(Task brief):
Transcribe every line of the listing below without any deviation.

(Provided data):
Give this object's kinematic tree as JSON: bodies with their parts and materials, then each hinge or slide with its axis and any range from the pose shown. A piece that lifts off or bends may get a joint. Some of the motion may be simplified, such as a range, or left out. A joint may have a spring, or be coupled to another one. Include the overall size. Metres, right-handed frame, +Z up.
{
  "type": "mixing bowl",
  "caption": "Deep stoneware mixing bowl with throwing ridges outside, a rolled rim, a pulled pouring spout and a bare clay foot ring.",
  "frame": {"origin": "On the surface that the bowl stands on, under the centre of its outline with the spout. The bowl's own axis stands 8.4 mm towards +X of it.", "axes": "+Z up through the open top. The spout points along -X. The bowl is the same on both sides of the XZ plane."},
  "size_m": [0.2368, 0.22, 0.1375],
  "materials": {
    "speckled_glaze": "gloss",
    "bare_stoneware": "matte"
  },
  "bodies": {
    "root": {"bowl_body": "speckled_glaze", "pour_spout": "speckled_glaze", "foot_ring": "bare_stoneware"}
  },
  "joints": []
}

(Worked answer):
Give this object's kinematic tree as JSON: bodies with their parts and materials, then each hinge or slide with its axis and any range from the pose shown. A piece that lifts off or bends may get a joint. Some of the motion may be simplified, such as a range, or left out. A joint may have a spring, or be coupled to another one. Include the overall size. Metres, right-handed frame, +Z up.
{
  "type": "mixing bowl",
  "caption": "Deep stoneware mixing bowl with throwing ridges outside, a rolled rim, a pulled pouring spout and a bare clay foot ring.",
  "frame": {"origin": "On the surface that the bowl stands on, under the centre of its outline with the spout. The bowl's own axis stands 8.4 mm towards +X of it.", "axes": "+Z up through the open top. The spout points along -X. The bowl is the same on both sides of the XZ plane."},
  "size_m": [0.2368, 0.22, 0.1375],
  "materials": {
    "speckled_glaze": "gloss",
    "bare_stoneware": "matte"
  },
  "bodies": {
    "root": {"bowl_body": "speckled_glaze", "pour_spout": "speckled_glaze", "foot_ring": "bare_stoneware"}
  },
  "joints": []
}